After college, Gordon moved to London, where she researched Virginia Woolf and worked on her first novel. One day, she was feeling lonely and saw the novelist Margaret Drabble on TV. Gordon wrote her a letter describing her day, and Drabble called Gordon up and invited her to dinner. Drabble read the manuscript of Gordon's first novel and introduced her to an agent who helped find a publisher for Final Payments in 1978. It's about a Catholic woman who lives at home until she's 30 years old, taking care of her ailing father. After his death, she goes out into the world on her own for the first time, but she's weighed down by feelings of guilt and self-torment.
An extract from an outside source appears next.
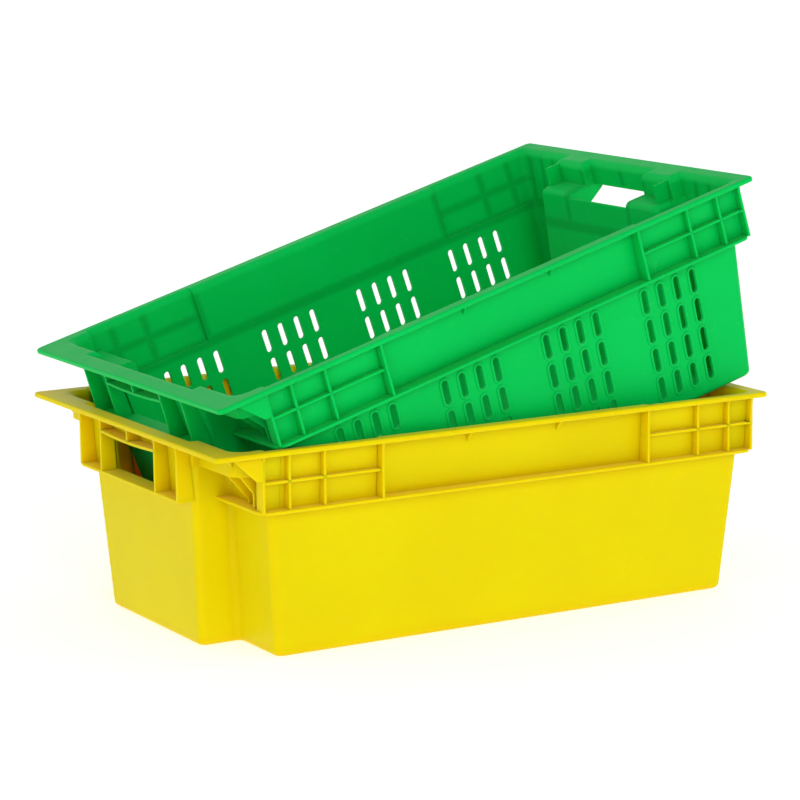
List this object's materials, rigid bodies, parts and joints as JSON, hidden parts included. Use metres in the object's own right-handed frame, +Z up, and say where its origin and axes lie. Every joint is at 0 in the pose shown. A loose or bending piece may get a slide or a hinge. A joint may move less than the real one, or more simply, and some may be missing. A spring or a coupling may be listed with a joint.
{
  "type": "stacking plastic crate",
  "caption": "Ribbed stack-and-nest plastic crates: a vented one lies tilted in a solid-walled one, its handle end nested and its raised end propped on the shelf guides",
  "frame": {"origin": "middle of the lower crate's footprint, on the ground it stands on", "axes": "+X along the length from the handle end to the socket end, +Y across the width towards the back, +Z up"},
  "size_m": [0.6029, 0.4, 0.4098],
  "materials": {
    "yellow_plastic": "smooth satin moulded polyethylene, slightly translucent",
    "green_plastic": "smooth satin moulded polyethylene, slightly translucent"
  },
  "bodies": {
    "lower_crate": {"lower_floor": "yellow_plastic", "lower_front_wall": "yellow_plastic", "lower_back_wall": "yellow_plastic", "lower_handle_end_wall": "yellow_plastic", "lower_socket_end_wall": "yellow_plastic", "lower_front_band": "yellow_plastic", "lower_back_band": "yellow_plastic", "lower_handle_end_band": "yellow_plastic", "lower_socket_end_band": "yellow_plastic", "lower_ledge": "yellow_plastic", "lower_front_ribs": "yellow_plastic", "lower_back_ribs": "yellow_plastic", "lower_corner_fins": "yellow_plastic", "lower_socket_fins": "yellow_plastic", "lower_shelf_guides": "yellow_plastic", "lower_handle_box": "yellow_plastic", "lower_rim": "yellow_plastic"},
    "upper_crate": {"upper_floor": "green_plastic", "upper_front_wall": "green_plastic", "upper_back_wall": "green_plastic", "upper_handle_end_wall": "green_plastic", "upper_socket_end_wall": "green_plastic", "upper_front_band": "green_plastic", "upper_back_band": "green_plastic", "upper_handle_end_band": "green_plastic", "upper_socket_end_band": "green_plastic", "upper_ledge": "green_plastic", "upper_front_ribs": "green_plastic", "upper_back_ribs": "green_plastic", "upper_corner_fins": "green_plastic", "upper_socket_fins": "green_plastic", "upper_shelf_guides": "green_plastic", "upper_handle_box": "green_plastic", "upper_rim": "green_plastic", "upper_front_vents": "green_plastic", "upper_back_vents": "green_plastic"}
  },
  "joints": [
    {"name": "lift_upper_crate", "type": "slide", "parent": "lower_crate", "child": "upper_crate", "axis": [0, 0, 1], "range_m": [0, 0.25]}
  ]
}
Final Payments sold over a million copies, and critics compared Gordon to Jane Austen and Flannery O'Connor. Almost overnight, Gordon went from making $11,000 a year teaching community college to being featured in People magazine.

She lives in Manhattan with her husband, and says she never wants to leave. She said, "If I'm ever sad, I go to Broadway. What I think is so wonderful about living in this city is remembering how many other ways there are to live besides your own. I find that endlessly hopeful and endlessly interesting."
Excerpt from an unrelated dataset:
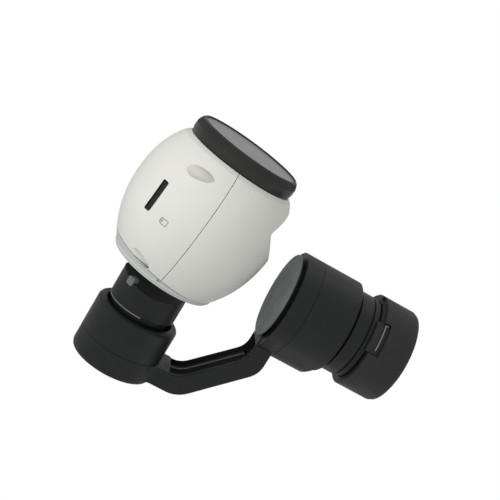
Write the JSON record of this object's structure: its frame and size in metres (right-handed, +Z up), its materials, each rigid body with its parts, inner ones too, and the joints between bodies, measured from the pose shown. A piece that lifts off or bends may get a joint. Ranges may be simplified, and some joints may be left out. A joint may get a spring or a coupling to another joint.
{
  "type": "camera gimbal",
  "caption": "Three-axis stabilised drone camera: bayonet mount, yaw motor, rear arm, roll motor, side arm and pitch motor carrying a white barrel camera.",
  "frame": {"origin": "centre of the mount plug's top face, on the yaw axis", "axes": "+Z up along the yaw axis towards the aircraft; the lens looks towards -Y and the card slot faces +X"},
  "size_m": [0.0658, 0.0948, 0.1154],
  "materials": {
    "motor_black": "satin black anodised",
    "arm_black": "satin black paint, slightly soft sheen",
    "ring_black": "moulded satin black",
    "plug_black": "moulded black",
    "trim_black": "moulded black strip",
    "cover_grey": "satin grey-green disc",
    "shell_white": "satin off-white moulded shell",
    "shell_grey": "light grey moulded cover",
    "grey_plastic": "light grey bumper block",
    "lens_black": "black lens parts",
    "filter_black": "black anodised, knurled",
    "filter_glass": "neutral density glass",
    "lens_glass": "coated glass",
    "steel": "plain steel",
    "lamination": "stacked silicon steel",
    "magnet": "nickel plated magnets",
    "copper": "enamelled copper wire",
    "contact_gold": "gold plated",
    "aluminium": "bead blasted aluminium",
    "board": "green circuit board",
    "sensor": "image sensor",
    "cable": "flat flexible cable",
    "card_black": "memory card"
  },
  "bodies": {
    "mount": {"mount_base": "motor_black", "mount_plug": "plug_black", "contact_pads": "contact_gold", "mount_screws": "steel", "ring_retainer": "steel", "yaw_board": "board", "yaw_stator_core": "lamination", "yaw_windings": "copper", "yaw_bearings": "steel"},
    "lock": {"lock_ring": "ring_black", "detent_spring": "steel"},
    "yaw": {"yaw_housing": "motor_black", "yaw_arm": "arm_black", "yaw_cover": "cover_grey", "yaw_flux_ring": "lamination", "yaw_magnets": "magnet", "yaw_shaft": "steel", "arm_cable": "cable", "arm_rail": "trim_black", "roll_cup": "motor_black", "roll_end_cap": "arm_black", "roll_cap_screws": "steel", "roll_stator_core": "lamination", "roll_windings": "copper", "roll_bearings": "steel"},
    "roll": {"roll_rotor": "motor_black", "roll_magnets": "magnet", "roll_shaft": "steel", "neck_snap_ring": "steel", "tilt_bumper": "grey_plastic", "roll_arm": "arm_black", "roll_arm_cover": "trim_black", "pitch_base": "aluminium", "pitch_cap": "arm_black", "pitch_cap_screws": "steel", "pitch_stator_core": "lamination", "pitch_windings": "copper", "pitch_bearings": "steel"},
    "camera": {"pitch_rotor": "aluminium", "pitch_magnets": "magnet", "pitch_shaft": "steel", "lower_shell": "shell_white", "upper_shell": "shell_white", "shell_screws": "steel", "front_collar": "lens_black", "rear_cover": "shell_grey", "lens_bezel": "lens_black", "lens_barrel": "lens_black", "lens_elements": "lens_glass", "camera_frame": "aluminium", "image_sensor": "sensor", "sensor_board": "board", "main_board": "board", "heat_sink": "aluminium", "card_socket": "steel"},
    "filter": {"filter_ring": "filter_black", "filter_glass": "filter_glass"},
    "card": {"memory_card": "card_black"}
  },
  "joints": [
    {"name": "ring_turn", "type": "hinge", "parent": "mount", "child": "lock", "pos_m": [0, 0, 0], "axis": [0, 0, 1], "range_deg": [0, 40]},
    {"name": "yaw_turn", "type": "hinge", "parent": "mount", "child": "yaw", "pos_m": [0, 0, -0.03], "axis": [0, 0, 1], "range_deg": [-320, 320]},
    {"name": "roll_turn", "type": "hinge", "parent": "yaw", "child": "roll", "pos_m": [0, 0.03, -0.0896], "axis": [0, 1, 0], "range_deg": [-45, 45]},
    {"name": "pitch_turn", "type": "hinge", "parent": "roll", "child": "camera", "pos_m": [-0.03, -0.013, -0.0896], "axis": [1, 0, 0], "range_deg": [-8, 115]},
    {"name": "filter_off", "type": "slide", "parent": "camera", "child": "filter", "axis": [0, -0.9952, 0.0974], "range_m": [0, 0.012]},
    {"name": "card_out", "type": "slide", "parent": "camera", "child": "card", "axis": [1, 0, 0], "range_m": [0, 0.014]}
  ]
}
It's the birthday of American writer James Thurber, born in Columbus, Ohio (1894). He's known as the greatest American humorist since Mark Twain. In 1927, Thurber met the writer E.B. White, who introduced him to Harold Ross, the editor of a new magazine called The New Yorker. Ross hired Thurber as an editor, and Thurber went on to write articles and draw cartoons for The New Yorker for years. He wrote almost constantly-at parties, at the dinner table, in bed. E.B. White said, "His mind was never at rest, and his pencil was connected to his mind by the best conductive tissue I have ever seen in action." Between 1930 and 1961, Thurber published almost thirty books. He's one of the few major American authors who wrote almost exclusively short pieces. His best-known stories are "The Catbird Seat" and "The Secret Life of Walter Mitty," about a man who fantasizes compulsively.

Thurber often claimed he didn't care much about politics. He said that when Harding and Cox, who were both from Ohio, ran for president in 1920, he couldn't decide who to vote for. So he flipped a coin, didn't bother to see how it landed, and left without voting. He made fun of leftist intellectuals in the 1930s, saying, "I don't think the revolution is here or anywhere near here." But in the '40s and '50s, he became an outspoken critic of McCarthyism, after it began threatening writers' freedom. He said, "The end of American comedy is in sight and the theater's gone to hell. . . . Who can write where everybody's scared? . . . I'm not letting any Congressman scare me to death." He wrote diatribes against the House Un-American Activities Committee and spoke out against it in newspapers and magazines. In 1952 he wrote, "I have to write what I have to write, and I don't give a damn what anybody says about it. I wanted to be on the New Yorker, and I wanted to make money, and I wanted to sell books. . . . The raising of my voice now, at 57, is in defense of my livelihood rather than my profession."

Thurber said, "Let us not look back to the past with anger, nor towards the future with fear, but look around with awareness."